▶ **Information shown**:
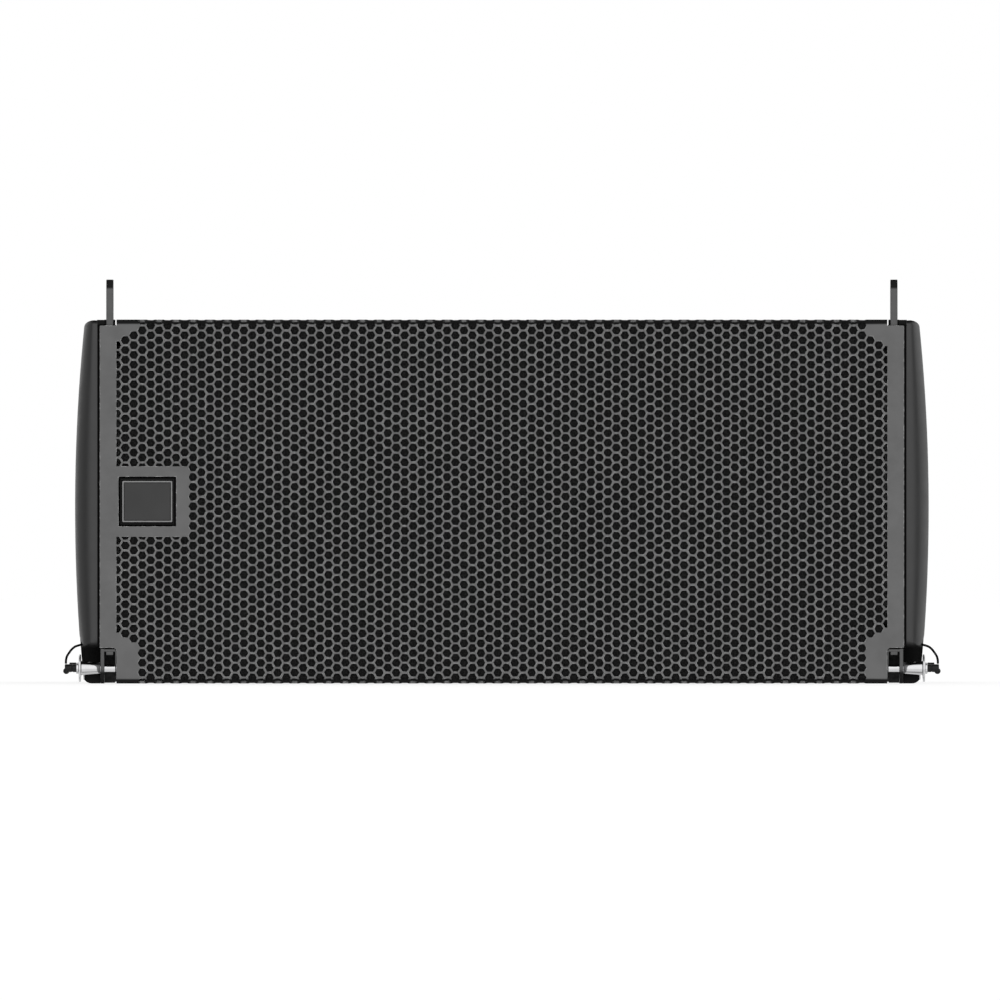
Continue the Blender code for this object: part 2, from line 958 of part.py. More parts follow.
def pin_button(name, sign, y, z, crimp):
    button = turned(
        name,
        [
            (0.0, 0.3717),
            (0.0029, 0.3717),
            (0.0034, 0.3712),
            (0.0034, 0.3565),
            (0.0, 0.3565),
        ],
        (0.0, y, z),
        (sign, 0, 0),
        material("button_black", (0.02, 0.02, 0.02), 0.4),
        steps=16,
    )
    if crimp:
        work = bmesh.new()
        bmesh.ops.create_uvsphere(work, u_segments=12, v_segments=8, radius=0.0027)
        mesh = bpy.data.meshes.new(f"{name}_crimp")
        work.to_mesh(mesh)
        work.free()
        ball = add_object(f"{name}_crimp", mesh)
        ball.location = (sign * 0.3704, y, z - 0.0024)
        join(button, ball)


def smooth_route(knots, count):
    """Evenly placed points along a smooth curve through the knots."""
    knots = [Vector(knot) for knot in knots]
    padded = [knots[0] * 2 - knots[1], *knots, knots[-1] * 2 - knots[-2]]
    dense = []
    for a, b, c, d in zip(padded, padded[1:], padded[2:], padded[3:]):
        for step in range(20):
            t = step / 20
            dense.append(
                0.5
                * (
                    2 * b
                    + (c - a) * t
                    + (2 * a - 5 * b + 4 * c - d) * t**2
                    + (3 * b - a - 3 * c + d) * t**3
                )
            )
    dense.append(knots[-1])
    travelled = [0.0]
    for first, second in zip(dense, dense[1:]):
        travelled.append(travelled[-1] + (second - first).length)
    route = []
    for index in range(count):
        goal = travelled[-1] * index / (count - 1)
        spot = max(k for k, length in enumerate(travelled) if length <= goal + 1e-12)
        spot = min(spot, len(dense) - 2)
        span = travelled[spot + 1] - travelled[spot]
        route.append(dense[spot].lerp(dense[spot + 1], (goal - travelled[spot]) / span))
    return route


# Wire rope from the anchor in the pin pocket, round behind and out to the push-button
LANYARD_RADIUS = 0.0010
LANYARD_KNOTS = (
    (0.3465, -0.1880, 0.0345),
    (0.3465, -0.1820, 0.0347),
    (0.3470, -0.1740, 0.0348),
    (0.3485, -0.1660, 0.0346),
    (0.3520, -0.1610, 0.0342),
    (0.3560, -0.1625, 0.0336),
    (0.3586, -0.1690, 0.0327),
    (0.3612, -0.1770, 0.0320),
    (0.3637, -0.1845, 0.0309),
    (0.3663, -0.1920, 0.0285),
    (0.3681, -0.1970, 0.0260),
    (0.3697, -0.2015, 0.0234),
    (0.3705, -0.2045, 0.0208),
    (0.3707, -0.2058, 0.0190),
    (0.3707, -0.2060, 0.0168),
)


def lanyard(side, sign):
    knots = [(sign * x, y, z) for x, y, z in LANYARD_KNOTS]
    cord = tube(f"lanyard_{side}", smooth_route(knots, 30), LANYARD_RADIUS, black_rubber())
    centred_on(cord, (sign * PLATE_OUT, PIN_Y, PIN_Z))
    x, y, z = LANYARD_KNOTS[0]
    anchor = rod(
        f"lanyard_anchor_{side}",
        (sign * x, y - 0.0003, z),
        (sign * x, y - 0.0075, z),
        0.0020,
        zinc_steel(),
        steps=16,
    )
    stem = box(
        f"anchor_stem_{side}",
        (sign * (x - 0.0012), y - 0.0065, z),
        (sign * (x + 0.0012), y - 0.0013, 0.0378),
    )
    join(anchor, stem)


def rear_rigging(side, sign):
    low = FOOT_HEIGHT + GAP
    outline = rounded(
        [
            (0.142, low, 0.002),
            (0.212, low, 0.012),
            (0.212, 0.2655, 0.006),
            (0.130, 0.2725, 0.004),
            (0.130, 0.0300, 0.002),
        ]
    )
    frame = plate(
        f"rear_rigging_{side}",
        "X",
        [outline],
        sign * SLOT_OUT,
        sign * PLATE_OUT,
        powder_coat(),
    )
    cheek = plate(
        f"rear_cheek_{side}",
        "X",
        [outline],
        sign * (CHEEK_IN - 0.0010),
        sign * SLOT_IN,
    )
    inner, outer = SLOT_IN - 0.0008, SLOT_OUT + 0.0008
    web = bar(f"rear_web_{side}", sign, inner, outer, (0.1305, 0.134), (0.032, 0.222))
    stop = bar(f"rear_stop_{side}", sign, inner, outer, (0.143, 0.147), (0.2252, 0.2292))
    pads = [
        bar(f"rear_pad_{index}_{side}", sign, PAD_IN, inner, (0.150, 0.175), z)
        for index, z in enumerate(((0.060, 0.085), (0.200, 0.222)))
    ]
    join(frame, cheek, web, stop, *pads)
    pin_hole = cross_hole(f"rear_pin_hole_{side}", (REAR_PIN_Y, REAR_PIN_Z), PIN_HOLE, sign)
    bolt_hole = cross_hole(
        f"rear_bolt_hole_{side}", REAR_PIVOT, BOLT_RADIUS + BOLT_CLEAR, sign
    )
    cut(frame, pin_hole, bolt_hole)


def rear_foot(side, sign):
    box(
        f"rear_foot_{side}",
        (sign * HEEL_IN, 0.1445, 0.0),
        (sign * PLATE_OUT, 0.1700, FOOT_HEIGHT),
        black_rubber(),
        bevel=0.001,
    )


# End caps with their handles


def cap_half(z):
    """Half width over the end cap's side at height z: a shallow arc."""
    return CAP_HALF - 0.008 * ((z - CAP_WIDEST_Z) / 0.155) ** 2


def end_cap(side, sign):
    turn = [math.pi / 2 * step / 4 for step in range(5)]
    depths = [-0.199, -0.168, -0.080, 0.010, 0.100, 0.180]

    def section(share, corner, nose):
        """Plan outline at a share of the height, its outer side inset by corner and its front
        drawn back by nose."""

        def spot(x, y):
            y += nose * max(0.0, (-0.168 - y) / (-0.168 - CAP_FRONT))
            low = 0.0 if y < -0.17 else bottom_z(y) - 0.003
            high = top_z(y) + (CAB_DROP if y < -0.17 else 0.003)
            return (sign * x, y, low + (high - low) * share)

        def reach(y):
            low, high = bottom_z(y) - 0.003, top_z(y) + 0.003
            bulge = 0.0008 * ((y + 0.007) / 0.212) ** 2
            return cap_half(low + (high - low) * share) - bulge - corner

        points = [spot(0.3465, CAP_FRONT)]
        front_x = reach(depths[0]) - 0.3465
        points += [
            spot(0.3465 + front_x * math.sin(a), depths[0] + 0.020 * -math.cos(a)) for a in turn[1:]
        ]
        points += [spot(reach(y), y) for y in depths[1:]]
        rear_x = reach(depths[-1]) - 0.3465
        points += [
            spot(0.3465 + rear_x * math.cos(a), depths[-1] + 0.025 * math.sin(a)) for a in turn[1:]
        ]
        return points + [spot(CAP_IN, point[1]) for point in reversed(points)]

    def edge(rise, corner, nose):
        """Levels round the lower edge: share of the height, inset of the side and of the front."""
        turns = [math.pi / 2 * step / 3 for step in range(3, -1, -1)]
        return [
            (rise * (1 - math.sin(a)) / HEIGHT, corner * (1 - math.cos(a)), nose * (1 - math.cos(a)))
            for a in turns
        ]

    levels = edge(0.0070, 0.0065, 0.0100)
    levels += [(step / 6, 0.0, 0.0) for step in range(1, 6)]
    levels += [(1 - share, corner, nose) for share, corner, nose in edge(0.0045, 0.0045, 0.0060)[::-1]]
    cap = loft(f"end_cap_{side}", [section(*level) for level in levels], cap_plastic())
    flanges = []
    for name, height in (("top", top_z), ("bottom", bottom_z)):
        outline = [
            (-0.124, height(-0.124, -0.0025)),
            (0.124, height(0.124, -0.0025)),
            (0.124, height(0.124, 0.0025)),
            (-0.124, height(-0.124, 0.0025)),
        ]
        flanges.append(
            plate(f"cap_{name}_flange_{side}", "X", [outline], sign * 0.3245, sign * 0.3440)
        )
    tab = plate(
        f"cap_tab_{side}",
        "X",
        [[(CAP_FRONT, 0.3050), (-0.135, 0.3000), (-0.135, 0.3035), (CAP_FRONT, HEIGHT - 0.0002)]],
        sign * CAP_TAB_IN,
        sign * 0.3440,
    )
    hollow = plate(
        f"cap_hollow_{side}",
        "X",
        [
            [
                (-0.2085, 0.050),
                (-0.150, 0.050),
                (0.201, bottom_z(0.201, 0.008)),
                (0.201, top_z(0.201, 0.008)),
                (-0.2085, top_z(-0.2085, 0.010)),
            ]
        ],
        sign * 0.3400,
        sign * 0.3500,
    )
    slit = box(
        f"cap_slit_{side}",
        (sign * 0.3400, FRONT - 0.01, -0.01),
        (sign * CAP_FACE_IN, -0.2155, 0.3046),
    )
    roof = [
        [
            (sign * x, -0.235, -0.0040),
            (sign * x, LIP_FRONT, -0.0040),
            (sign * x, LIP_FRONT, LIP_TOP),
            (sign * x, -0.150, LIP_TOP),
            (sign * x, -0.150, 0.0420 + lift),
            (sign * x, -0.182, 0.0420 + lift),
            (sign * x, -0.219, 0.0306 + lift),
            (sign * x, -0.235, 0.0306 + lift),
        ]
        for x, lift in POCKET_FLARE
    ]
    pocket = loft(f"cap_pocket_{side}", roof)
    toe = box(
        f"cap_toe_{side}", (sign * LIP_OUT, -0.235, -0.004), (sign * 0.38, -0.145, LIP_TOP + 0.0005)
    )
    window = plate(
        f"cap_window_{side}",
        "X",
        [rounded_box(HANDLE_HALF + 0.0005, HANDLE_LOW - 0.0005, HANDLE_HIGH + 0.0005, 0.018)],
        sign * 0.3380,
        sign * 0.3800,
    )
    join(cap, tab, *flanges)
    cut(cap, hollow, slit, pocket, toe, window)


def handle(side, sign):
    plastic = material("handle_plastic", (0.025, 0.025, 0.025), 0.6)
    low, high, wall = HANDLE_LOW, HANDLE_HIGH, 0.0025
    outer = rounded_box(HANDLE_HALF, low, high, 0.0175)
    inner = rounded_box(HANDLE_HALF - wall, low + wall, high - wall, 0.015)
    cup = plate(
        f"handle_cup_{side}", "X", [outer, inner], sign * 0.3290, sign * 0.3620, plastic
    )
    back = plate(f"cup_back_{side}", "X", [outer], sign * 0.3270, sign * 0.3295)
    join(cup, back)
    top = high - wall - GAP
    grip = rounded(
        [
            (sign * 0.3510, top, 0),
            (sign * 0.3510, top - 0.020, 0.005),
            (sign * 0.3612, top - 0.020, 0.005),
            (sign * 0.3612, top, 0),
        ]
    )
    plate(f"side_grip_{side}", "Y", [grip], -0.052, 0.052, black_rubber())


SIDES = (("left", -1), ("right", 1))

clear_scene()
parts = new_collection(COLLECTION)
tools = new_collection("cutters", hidden=True)

cabinet()
grille()
foam()
badge()
high_frequency()
electrics()
for side_name, side_sign in SIDES:
    woofer(side_name, side_sign)
    front_rigging(side_name, side_sign)
    link(
        f"front_link_{side_name}",
        side_sign,
        LINK_PIVOT,
        LINK_HALF,
        LINK_TOP - LINK_PIVOT[1],
        (0, 1),
    )
    pivot_bolt(f"front_link_bolt_{side_name}", side_sign, LINK_PIVOT)
    pin(f"front_pin_{side_name}", side_sign, PIN_Y, PIN_Z)
    pin_button(f"front_pin_button_{side_name}", side_sign, PIN_Y, PIN_Z, crimp=True)
    lanyard(side_name, side_sign)
    rear_rigging(side_name, side_sign)
    link(
        f"rear_link_{side_name}",
        side_sign,
        REAR_PIVOT,
        REAR_LINK_HALF,
        REAR_LINK_LENGTH,
        (-1, 0),
    )
    pivot_bolt(f"rear_link_bolt_{side_name}", side_sign, REAR_PIVOT)
    pin(f"rear_pin_{side_name}", side_sign, REAR_PIN_Y, REAR_PIN_Z)
    pin_button(f"rear_pin_button_{side_name}", side_sign, REAR_PIN_Y, REAR_PIN_Z, crimp=False)
    rear_foot(side_name, side_sign)
    end_cap(side_name, side_sign)
    handle(side_name, side_sign)
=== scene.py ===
"""Line array speaker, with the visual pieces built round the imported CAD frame.

Metres, +Z up; the front faces -Y and the origin is at the middle of the base.
"""

import json
from math import cos, pi, radians, sin, sqrt, tan

import bmesh
import bpy
from mathutils import Matrix, Vector, geometry


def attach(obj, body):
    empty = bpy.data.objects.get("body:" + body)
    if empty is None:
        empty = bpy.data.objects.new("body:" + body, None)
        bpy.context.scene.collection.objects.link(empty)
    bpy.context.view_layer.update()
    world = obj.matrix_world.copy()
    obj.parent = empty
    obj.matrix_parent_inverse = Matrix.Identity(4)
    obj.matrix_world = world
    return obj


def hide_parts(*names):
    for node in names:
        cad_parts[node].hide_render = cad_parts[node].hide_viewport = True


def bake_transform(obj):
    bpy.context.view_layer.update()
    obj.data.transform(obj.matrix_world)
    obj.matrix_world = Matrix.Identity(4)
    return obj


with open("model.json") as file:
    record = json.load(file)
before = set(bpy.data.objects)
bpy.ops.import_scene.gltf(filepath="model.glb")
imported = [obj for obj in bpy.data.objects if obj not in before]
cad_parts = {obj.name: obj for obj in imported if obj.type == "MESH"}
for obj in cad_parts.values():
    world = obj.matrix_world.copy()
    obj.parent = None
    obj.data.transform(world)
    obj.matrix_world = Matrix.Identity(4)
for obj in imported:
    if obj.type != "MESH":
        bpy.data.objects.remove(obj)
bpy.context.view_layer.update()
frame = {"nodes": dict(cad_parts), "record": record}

SIDES = (("left", -1), ("right", 1))

# Whole object
HEIGHT = 0.3094
FRONT = -0.22
REAR = 0.22
MID_Z = HEIGHT / 2
SLOPE = tan(radians(5.0))
CAB_DROP = 0.0034
GAP = 0.0003

# Grille sheet
FACE_HALF = 0.3418
SHEET = 0.0015
FOLD_RADIUS = 0.005
FOLD_TURN = radians(95.0)
FOLD_START = MID_Z - FOLD_RADIUS
FLANGE_BACK = -0.196
NOTCH_X = 0.3276
NOTCH_TOP_Z = 0.3043
NOTCH_LOW_Z = 0.0304
FOAM_THICK = 0.0045
FOAM_BACK = -0.1985
FOAM_HALF = 0.3238

# Hexagonal holes: pitch, width over the flats, columns
PITCH = 0.00831
HOLE = 0.0068
COLUMNS = 92
FIRST_COLUMN = -0.3273
FIELD_HALF = 0.3277

# Badge
BADGE_X = -0.3014
BADGE_SIZE = (0.0484, 0.0417)
BADGE_RIM = (0.0428, 0.0353)
PATCH_X = -0.2666
PATCH_HALF = 0.0299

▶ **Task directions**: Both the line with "REAR_PIN_Y, REAR_PIN_Z, crimp=False)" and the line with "GAP = 0.0003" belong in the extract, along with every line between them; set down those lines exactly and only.

▶ **Task response**:
    pin_button(f"rear_pin_button_{side_name}", side_sign, REAR_PIN_Y, REAR_PIN_Z, crimp=False)
    rear_foot(side_name, side_sign)
    end_cap(side_name, side_sign)
    handle(side_name, side_sign)
=== scene.py ===
"""Line array speaker, with the visual pieces built round the imported CAD frame.

Metres, +Z up; the front faces -Y and the origin is at the middle of the base.
"""

import json
from math import cos, pi, radians, sin, sqrt, tan

import bmesh
import bpy
from mathutils import Matrix, Vector, geometry


def attach(obj, body):
    empty = bpy.data.objects.get("body:" + body)
    if empty is None:
        empty = bpy.data.objects.new("body:" + body, None)
        bpy.context.scene.collection.objects.link(empty)
    bpy.context.view_layer.update()
    world = obj.matrix_world.copy()
    obj.parent = empty
    obj.matrix_parent_inverse = Matrix.Identity(4)
    obj.matrix_world = world
    return obj


def hide_parts(*names):
    for node in names:
        cad_parts[node].hide_render = cad_parts[node].hide_viewport = True


def bake_transform(obj):
    bpy.context.view_layer.update()
    obj.data.transform(obj.matrix_world)
    obj.matrix_world = Matrix.Identity(4)
    return obj


with open("model.json") as file:
    record = json.load(file)
before = set(bpy.data.objects)
bpy.ops.import_scene.gltf(filepath="model.glb")
imported = [obj for obj in bpy.data.objects if obj not in before]
cad_parts = {obj.name: obj for obj in imported if obj.type == "MESH"}
for obj in cad_parts.values():
    world = obj.matrix_world.copy()
    obj.parent = None
    obj.data.transform(world)
    obj.matrix_world = Matrix.Identity(4)
for obj in imported:
    if obj.type != "MESH":
        bpy.data.objects.remove(obj)
bpy.context.view_layer.update()
frame = {"nodes": dict(cad_parts), "record": record}

SIDES = (("left", -1), ("right", 1))

# Whole object
HEIGHT = 0.3094
FRONT = -0.22
REAR = 0.22
MID_Z = HEIGHT / 2
SLOPE = tan(radians(5.0))
CAB_DROP = 0.0034
GAP = 0.0003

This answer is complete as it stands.